1072. The pre-eminent feature of Article 31C is that it protects only law. Therefore, any question of violation of Article 31(1) does not arise. Law referred to in Article 31C must be made either by Parliament or by the State legislature, according to the legislative procedure for enacting a law. There are several Articles in the Constitution where the expression “law” with reference to the authority to make law has been used. These are Articles 17, 19(2) to (6), 21, 22, 23(1), 26, 31, 33, 34 and 35. These Articles indicate that the expression “law” there means law made by the legislature in accordance with its ordinary legislative procedure. The expression “law” does not include within itself ordinance, order, bye-law; rule, regulation, notification, custom or usage having the force of law nor an amendment of the Constitution in accordance with the procedure prescribed in Article 368. In Article 13 the term “law” has been used in a wide sense. For this a definition was given in Article 13(3) to include certain other categories. The definition in Article 13(3) is expressly limited for Article 13. Law in Article 31C must have the same meaning as it has in other Articles generally, namely, a statute passed by the legislature.
1073. It is true that such law may need details to be filled up by other agencies but the essential elements of Article 31C must be supplied directly by that enactment. A question arose with reference to Article 254 as to whether a clause of the Sugar Control Order 1955 made under the Essential Commodities Act had the effect of repealing the corresponding Uttar Pradesh State Law. This Court held that the power of repeal was vested in Parliament and Parliament alone could exercise it by enacting an appropriate provision in that regard. Parliament could not delegate the power of repeal to any executive authority. (See Ch. Tika Ramji and Ors. Etc. v. The State of Uttar Pradesh and Ors. [1956] INSC 30; 1956 S.C.R. 393).
1074. Article 31C is inextricably bound up with Article 39(b) and (c) because the purpose and the phraseology in both the Articles are essentially identifical. The legislative efforts to implement Directive Principles in Article 39 (b) and (c) were set in motion in some States to achieve reforms in land law. Articles 31A and 31B were introduced by the Constitution First Amendment Act 1951. The main reason for introducing Articles 31A and 31B was to exclude the operation of Part III as a whole from those provisions. The true relationship between Directive Principles in Part IV and the fundamental rights in Part III became clear. It was realised that though the liberty of individual was valuable it should not operate as an insurmountable barrier against the achievement of Directive Principles. In Sajjan Singh case [1964] INSC 246; (1965) 1 S.C.R. 933 it was said that “the rights of society are made paramount and they are placed above those of the individual”. In the Bihar Land Reforms case 1952 S.C.R. 889 it was said that “a fresh outlook which placed the general `interest of the community above the interest of the individuals, pervades over Constitution”.

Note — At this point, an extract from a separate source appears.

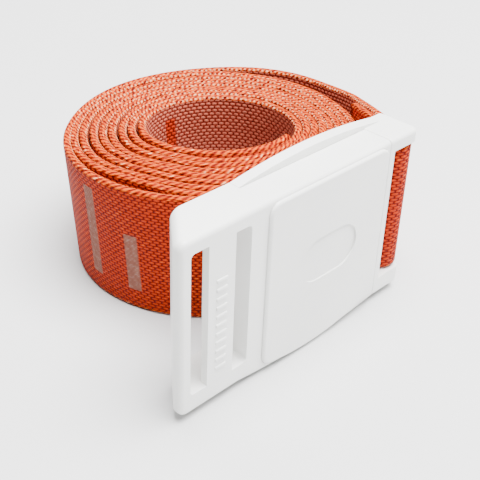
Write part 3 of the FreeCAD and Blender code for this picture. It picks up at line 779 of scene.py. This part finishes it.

1075. Law contemplated in Article 31C will operate on the ownership and control of the material resources of the community to be distributed as best to subserve the common good. The operation of the economic system should not result in concentration of wealth.
Means of production should not be used to the common detriment. The ownership and control of the material resources of the community can be achieved by nationalisation and planned economy. The operation of the economic system will mean imposition of control on the production, supply and distributions of products of key industries and essential commodities. There can be laws within Schedule 7 List III Entries No. 42, 43;
List I Entry No. 52 to 54 and List II Entries No. 23, 24, 26 and 27.

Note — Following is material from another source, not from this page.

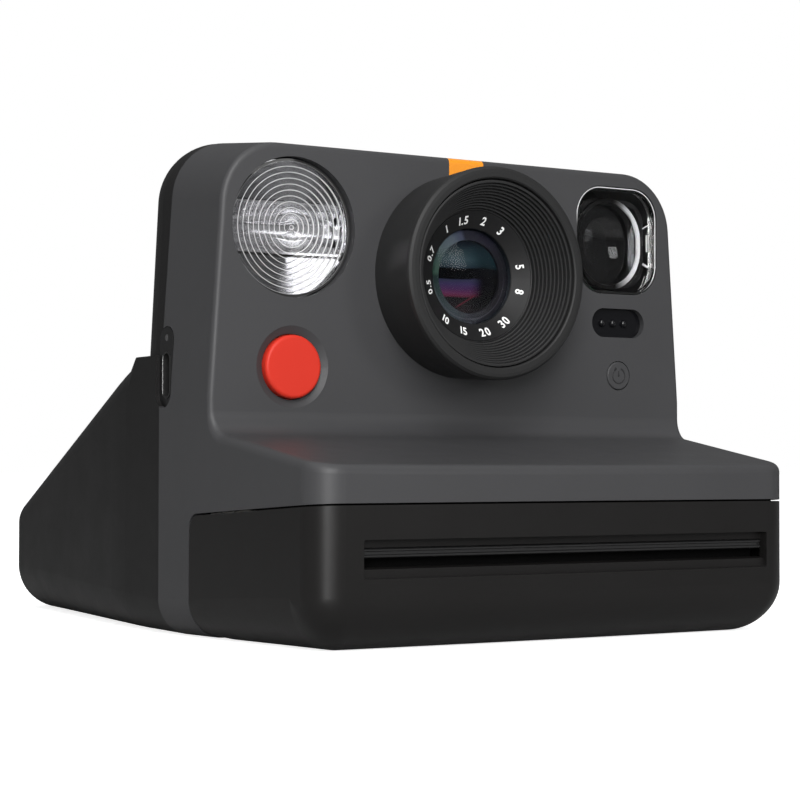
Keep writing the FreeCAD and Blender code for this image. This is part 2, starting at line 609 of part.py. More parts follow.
for i, nm in enumerate(("shutter_blade_left", "shutter_blade_right")):
    px, pz = BLP[i]
    s = 1 if i == 0 else -1
    pts = [(px - 2.2 * s, pz + 2.2), (px + 2.4 * s, pz + 2.2), (6.4 * s, 75.5), (6.8 * s, 61.2), (-5.6 * s, 61.2), (-6.6 * s, 74.5)]
    w = Part.makePolygon([V(x, BLY[i], z) for x, z in pts] + [V(pts[0][0], BLY[i], pts[0][1])])
    b = Part.Face(w).extrude(V(0, 0.3, 0))
    if b.Volume < 0:
        b.reverse()
    b = b.cut(cy(0.85, px, pz, -31, -28))
    out(nm, b)
out("pivot_pins", Part.makeCompound([cx(DR_BORE, DRV[0], DRV[1], PLX0 - 2.55, PLX1), cx(DR_BORE, IDL[0], IDL[1], PLX0 - 2.55, PLX1),
    cy(1.2, SEL[0], SEL[1], -34.3, -31.6), cy(0.8, BLP[0][0], BLP[0][1], -30.7, -27.2), cy(0.8, BLP[1][0], BLP[1][1], -30.7, -27.2)]))
out("shutter_solenoid", cyl(3.6, (-12, -25.0 - 4.0, 38.4), (0, 0, 1), 10.4).fuse(box(-16.2, -7.8, -32.6, -25.4, 39.6, 46.8)).removeSplitter())

# ---------------------------------------------------------------- flash
fp = [(0.0, -36.0), (12.9, -36.0), (12.9, -37.15)]
n_f = 11
for k in range(n_f):
    r0 = 12.4 - k * 1.1
    fp += [(r0, -37.15), (r0 - 1.0, -37.42), (r0 - 1.1, -37.15)]
fp = fp[:3] + fp[3:]
fp.append((0.0, -37.15))
out("flash_lens", rev_y(fp, FLX, FLZ))
fh = cy(14.2, FLX, FLZ, -35.95, -27.4).common(box(-50.1, -23.2, -40, -20, 60, 89.0))
fh = fh.cut(cy(12.4, FLX, FLZ, -36.2, -34.6))
fh = fh.cut(box(FLX - 12.0, FLX + 12.0, -36.2, -28.6, FLZ - 5.0, FLZ + 5.0))
out("flash_housing", fh.Solids[0])
tro = [(-35.6, 4.75), (-32.5, 3.9), (-30.2, 2.7), (-29.0, 0.9), (-29.0, -0.9), (-30.2, -2.7), (-32.5, -3.9), (-35.6, -4.75)]
tri = [(-35.6, -4.35), (-32.7, -3.5), (-30.7, -2.3), (-29.6, -0.7), (-29.6, 0.7), (-30.7, 2.3), (-32.7, 3.5), (-35.6, 4.35)]
refl = prism_x([(y, FLZ + z) for y, z in tro + tri], FLX - 11.6, FLX + 11.6)
out("flash_reflector", refl)
out("flash_tube", cx(1.25, -32.6, FLZ, FLX - 11.4, FLX + 11.4))
out("flash_board", box(-50.0, -23.0, -26.9, -25.7, 44.0, 84.0).common(front_in))
out("flash_capacitor", cx(6.0, -15.6, 56.6, -47.8, -24.0))

# ---------------------------------------------------------------- viewfinder
vf_y0 = YF + 0.25
frame_o = rrect_y(VFX, VFZ, VFW - 0.1, VFH - 0.1, VFRC - 0.05, vf_y0, -36.2)
frame_i = rrect_y(VFX, VFZ, VFW - 1.3, VFH - 1.3, VFRC - 0.65, vf_y0 - 1, -35)
out("viewfinder_frame", frame_o.cut(frame_i))
out("viewfinder_window", rrect_y(VFX, VFZ, VFW - 1.34, VFH - 1.34, VFRC - 0.67, vf_y0 + 0.35, vf_y0 + 1.35))
tun_o = rrect_y(VFX - 0.2, VFZ - 0.4, 17.6, 18.0, 5.0, -36.1, -24.0)
tun_i = rrect_y(VFX - 0.2, VFZ - 0.4, 15.8, 16.2, 4.2, -36.3, -23.0)
t2o = rrect_y(EYX, EYZ, 13.6, 13.6, 3.0, -24.0, -8.2)
t2i = rrect_y(EYX, EYZ, 11.8, 11.8, 2.4, -25.2, -8.0)
bulk = rrect_y(VFX - 1.4, VFZ - 0.8, 19.8, 18.0, 4.0, -25.0, -24.0).cut(rrect_y(EYX, EYZ, 11.8, 11.8, 2.4, -26, -23)).common(front_in)
tun = tun_o.cut(tun_i).fuse(bulk).fuse(t2o.cut(t2i)).removeSplitter()
tun = tun.common(front_in.fuse(rear_in))
out("viewfinder_tunnel", tun.Solids[0])
vl = rrect_y(VFX - 0.2, VFZ - 0.4, 15.6, 16.0, 4.1, -34.4, -32.6)
vl = vl.cut(Part.makeSphere(16.0, V(VFX - 0.2, -34.4 - 15.0, VFZ - 0.4)))
el = rrect_y(EYX, EYZ, 11.6, 11.6, 2.3, -10.6, -9.0)
out("viewfinder_lenses", Part.makeCompound([vl, el]))
es = rrect_y(EYX, EYZ, 12.8, 12.8, 3.5, -8.1, -4.5).fuse(rrect_y(EYX, EYZ, 17.0, 16.4, 5.0, -4.48, -2.6))
es = es.makeFillet(0.8, near(es, [(EYX, -2.6, EYZ + 8.2), (EYX, -2.6, EYZ - 8.2)]))
es = es.cut(rrect_y(EYX, EYZ, 9.6, 9.6, 2.4, -9, 0)).removeSplitter()
out("eyepiece_surround", es.cut(rear_out).fuse(rrect_y(EYX, EYZ, 12.8, 12.8, 3.5, -8.1, -3.0).cut(rrect_y(EYX, EYZ, 9.6, 9.6, 2.4, -9, 0))).removeSplitter().Solids[0])

# ---------------------------------------------------------------- sensor window
sm = rrect_y(PLX, PLZ, PLW - 0.1, PLH - 0.1, PLH / 2 - 0.05, -37.4, -36.2)
sm = sm.fuse(box(PLX - 7.2, PLX + 7.2, -36.35, -33.0, PLZ - 3.4, PLZ + 3.4))
out("sensor_module", Part.makeCompound([sm.removeSplitter()] + [Part.makeSphere(0.85, V(PLX + dx, -37.4, PLZ)).common(box(20, 60, -39, -37.4, 40, 80)) for dx in (-3.4, -0.6, 2.2)]))

# ---------------------------------------------------------------- buttons
def button(x, z, r, y_face, y_wall_in, y_end, sgn, fil):
    """cap through the wall, collar behind it, stem to the switch. sgn +1: faces -Y"""
    if sgn > 0:
        cap = cy(r, x, z, y_face, y_wall_in + 0.12)
        cap = cap.makeFillet(fil, near(cap, [(x + r, y_face, z)]))
        col = cy(r + 0.9, x, z, y_wall_in + 0.1, y_wall_in + 0.9)
        stem = cy(1.5, x, z, y_wall_in + 0.8, y_end)
    else:
        cap = cy(r, x, z, y_wall_in - 0.12, y_face)
        cap = cap.makeFillet(fil, near(cap, [(x + r, y_face, z)]))
        col = cy(r + 0.7, x, z, y_wall_in - 0.9, y_wall_in - 0.1)
        stem = cy(1.2, x, z, y_end, y_wall_in - 0.8)
    return cap.fuse(col).fuse(stem).removeSplitter()


yi = YF + WALL
out("shutter_button", button(BTX, BTZ, BTR - 0.22, YF - 0.65, yi, -31.4, 1, 0.7))
out("timer_button", button(TMX, TMZ, TMR - 0.15, YF - 0.15, yi, -31.4, 1, 0.25))
out("power_button", button(PWX, PWZ, 5.0, YT + 0.5, YT - WALL, -8.3, -1, 0.5))
out("flash_button", button(FBX, FBZ, 3.5, YT + 0.5, YT - WALL, -8.3, -1, 0.4))
mb = box(22.8, 50.2, -29.6, -28.4, 37.0, 65.5)
out("main_board", mb.common(front_in))
out("button_switches", Part.makeCompound([
    box(TMX - 2.5, TMX + 2.5, -30.4, -29.62, TMZ - 2.5, TMZ + 2.5),
    box(BTX - 3.0, BTX + 3.0, -29.6, -26.92, BTZ - 3.0, BTZ + 3.0),
    cyl(2.4, (PWX, -10.58, PWZ), (0, 1, 0), 1.4), cyl(2.4, (FBX, -10.58, FBZ), (0, 1, 0), 1.4)]))
rb = box(-42.0, 17.5, -11.4, -10.6, 62.0, 78.0)
out("rear_board", rb)
out("counter_window", rrect_y(CNX, CNZ, 10.8, 6.8, 1.5, YT - 1.4, YT - 0.15))
out("counter_display", box(CNX - 5.2, CNX + 5.2, -10.5, -6.6, CNZ - 3.2, CNZ + 3.2))
out("battery", rrect_x(-18.5, 59.0, 18.0, 15.0, 2.0, 21.5, 47.0))

# ---------------------------------------------------------------- charging port on the left side
xs = -wz(USY, USZ)
bez = rrect_x(USY, USZ, 5.6, 15.2, 2.8, xs + 0.45, xs + 3.6).fuse(rrect_x(USY, USZ, 7.6, 17.2, 3.4, xs + 3.5, xs + 4.3))
bez = bez.cut(rrect_x(USY, USZ - 1.5, 3.3, 9.0, 1.62, -60, -40))
bez = bez.cut(cx(0.62, USY, USZ + 5.5, -60, -40))
out("usb_bezel", bez.removeSplitter())
us = rrect_x(USY, USZ - 1.5, 3.2, 8.9, 1.6, xs + 0.35, xs + 7.6).cut(rrect_x(USY, USZ - 1.5, 2.5, 8.2, 1.25, xs - 1, xs + 6.8))
us = us.fuse(box(xs + 1.3, xs + 7.0, USY - 0.35, USY + 0.35, USZ - 1.5 - 3.2, USZ - 1.5 + 3.2))
out("usb_socket", us.removeSplitter())
out("charge_led", cx(0.6, USY, USZ + 5.5, xs + 0.4, xs + 3.2))

# ---------------------------------------------------------------- fasteners
screw_solids = []
# four screws hold the lens mount plate
for (x, z) in ((-19.6, 50.1), (19.6, 50.1), (-19.6, 86.9), (19.6, 86.9)):
    h = cy(1.6, x, z, -34.38, -33.5)
    h = h.cut(box(x - 1.2, x + 1.2, -33.8, -33.0, z - 0.22, z + 0.22)).cut(box(x - 0.22, x + 0.22, -33.8, -33.0, z - 1.2, z + 1.2))
    screw_solids.append(h)
out("lens_plate_screws", Part.makeCompound(screw_solids))

out("rear_shell", rear_shell.Solids[0])

# ---------------------------------------------------------------- export
for name, sh in NODES.items():
    n = len(sh.Solids)
    bad = (not sh.isValid()) or sh.Volume <= 0 or n == 0
    print("%-22s %2d %s %8.1f" % (name, n, "BAD" if bad else "ok", sh.Volume))
    sh.exportStep("parts/%s.step" % name)
print(len(NODES), "nodes")
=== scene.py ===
import math
import bpy
import bmesh
from mathutils import Matrix, Vector


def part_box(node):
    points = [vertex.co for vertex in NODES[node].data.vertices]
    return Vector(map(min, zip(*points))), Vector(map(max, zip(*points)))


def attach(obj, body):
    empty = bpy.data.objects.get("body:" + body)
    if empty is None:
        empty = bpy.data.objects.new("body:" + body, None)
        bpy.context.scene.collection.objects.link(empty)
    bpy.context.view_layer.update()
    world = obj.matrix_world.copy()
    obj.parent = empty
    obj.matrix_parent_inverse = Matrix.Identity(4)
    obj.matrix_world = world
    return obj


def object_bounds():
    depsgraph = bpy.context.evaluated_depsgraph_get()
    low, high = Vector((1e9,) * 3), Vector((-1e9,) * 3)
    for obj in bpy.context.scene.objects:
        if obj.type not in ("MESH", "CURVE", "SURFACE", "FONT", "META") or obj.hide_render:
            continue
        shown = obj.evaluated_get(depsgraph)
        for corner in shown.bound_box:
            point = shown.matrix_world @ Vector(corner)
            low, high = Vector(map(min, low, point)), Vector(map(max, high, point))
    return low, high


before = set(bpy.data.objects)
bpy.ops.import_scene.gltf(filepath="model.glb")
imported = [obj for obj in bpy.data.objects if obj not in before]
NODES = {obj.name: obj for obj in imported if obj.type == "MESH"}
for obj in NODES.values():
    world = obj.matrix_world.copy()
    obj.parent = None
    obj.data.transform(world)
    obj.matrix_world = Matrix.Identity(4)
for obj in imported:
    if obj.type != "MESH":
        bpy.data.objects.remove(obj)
CAD_BOX = [list(v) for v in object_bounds()]
scene = bpy.context.scene
MM = 0.001

# ------------------------------------------------------------------ camera
R = Vector((0.84029879, -0.54212195, 0.0013204))
U = Vector((-0.01659775, -0.02329219, 0.99959091))
B = Vector((-0.54186941, -0.83997695, -0.02857041))
cam_data = bpy.data.cameras.new("camera")
cam_data.sensor_width = 36.0
cam_data.lens = 99.05
cam = bpy.data.objects.new("camera", cam_data)
scene.collection.objects.link(cam)
m = Matrix((R, U, B)).transposed().to_4x4()
m.translation = Vector((-0.24195, -0.39193, 0.03240))
cam.matrix_world = m
scene.camera = cam
scene.view_settings.view_transform = "Standard"
scene.view_settings.look = "None"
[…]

1076. The provisions in Article 31C that no law containing a declaration that it is for giving effect to such policy shall be called in question in any court on the ground that it does not give effect to such policy was questioned by the petitioner to exclude judicial review and, therefore, to be illegal. Article 31C was in the second place said to enable the State legislatures to make discriminatory laws destructive of the integrity of India.
Thirdly, Article 31C was said to delegate the amending power to State legislatures or Parliament in its ordinary legislative capacity.
1077. The declaration mentioned in Article 31C is for giving effect to the policy of the State towards securing the principles in Article 39 (b) or (c). Such a declaration in a law shall not be called in question on the ground that it does not give effect to such policy.
The laws which receive protection under Article 31C are laws for securing the Directive Principles of Articles 39(b) and (c). The nexus or connection between the law and the objectives set out in Article 39(b) and (c) is a condition precedent for the applicability of Article 31C. On behalf of the Union and the State it was not contended that whether there was such nexus or not was not justiciable. The real reason for making the declaration free from question in a Court of law on the ground that it does not give effect to such policy is to leave legislative policy and wisdom to the legislature. The legislative measure might not according to some views give effect to Directive Principles. Therefore, legislatures are left in charge of formulating their policy and giving effect to it through legislation. It is the assessment and judgment of such measures which is sought to be excluded from judicial review by the declaration.
1078. In order to decide whether a statute is within Article 31C the court may examine the nature and the character of legislation and the matter dealt with as to whether there is any nexus or the law to the principles mentioned in Article 39(b) and (c). If it appears that there no nexus between the legislation and the objectives and principles mentioned in Article 39(b) and (c) the legislation will not be within the protective umbrella. The Court can tear the veil to decide the real nature of the statute if the facts and circumstances warrant such a course.
1079. The reason for excepting Articles 14, 19 and 31 from Article 31C is the same as in Article 31A. The Solicitor General rightly said that the fear of discrimination is allayed by three safeguards. The first and the foremost safeguard is the good sense of the legislature and the innate good sense of the community. The second safeguard is the President’s assent. The third safeguard is that in appropriate cases it can be found as to whether there is any nexus between law and Directive Principles sought to be achieved.